Many collectors hoard—paralyzed by the thought that opening a 2005 Burgundy is "wasting" it. This is backwards thinking. A wine that never gets opened is completely wasted. A wine opened at the wrong time and tasted with joy delivered far more value.
Permission to enjoy your cellar:
- You're allowed to drink 10-20% of your cellar annually. This is healthy
- You're allowed to open a wine, not love it, and learn from it. This improves your palate
- You're allowed to open something "too early" and discover it's perfect right now. Your taste matters more than age projections
- You're allowed to build a modest cellar (50 bottles) that you actually enjoy instead of a large cellar that inspires anxiety
Building Your First Cellar: Quick Start
Month 1: Set Up Storage
- If buying 50-100 bottles: Get a home wine fridge ($800-1,200). Liebherr and Eurocave are reliable
- If buying 100+ bottles: Research professional storage ($100-150/year), or plan a modest home cellar
Month 2-3: Start Diversified Purchasing
- Buy 15 bottles you'll drink this year (Beaujolais, young Chianti, Pinot Noir)
- Buy 15 bottles for 2-5 years out (mid-range Burgundy, Barossa Shiraz, Rioja Reserva)
- Buy 15 bottles for 5-10 years (Premier Cru Burgundy, Right Bank Bordeaux, structured Riesling)
- Buy 5 bottles for 10+ years (investment-grade Burgundy or Bordeaux)
Ongoing: Track and Adjust
- Open one bottle every month. Track what/why/when/how/would-you-buy
- After 12 months, review your notes. What patterns emerged? Which producers aged beautifully?

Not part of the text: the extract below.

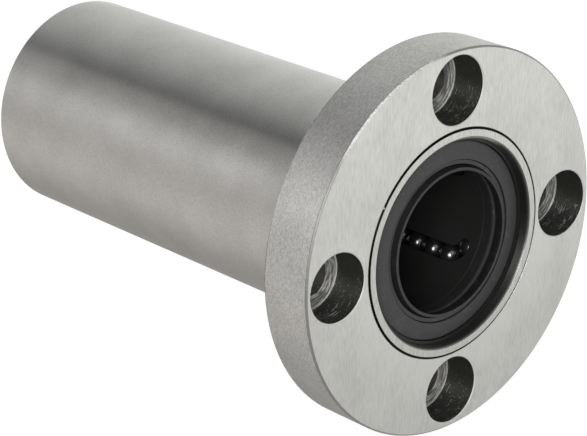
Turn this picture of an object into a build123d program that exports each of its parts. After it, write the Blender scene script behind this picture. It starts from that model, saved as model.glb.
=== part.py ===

- Next year's purchases should reflect what you learned
Key Takeaway: Intent Over Inventory
A great wine cellar isn't defined by size or prestige. It's defined by intention. You bought these wines deliberately. You store them properly. You drink them with attention. You learn from experience.
Start small if necessary. A 50-bottle cellar built with intention beats a 500-bottle cellar built through accumulation. Scale when you're ready, always prioritizing knowledge and enjoyment over investment and hoarding.
The best wine in your cellar is the one you open tonight.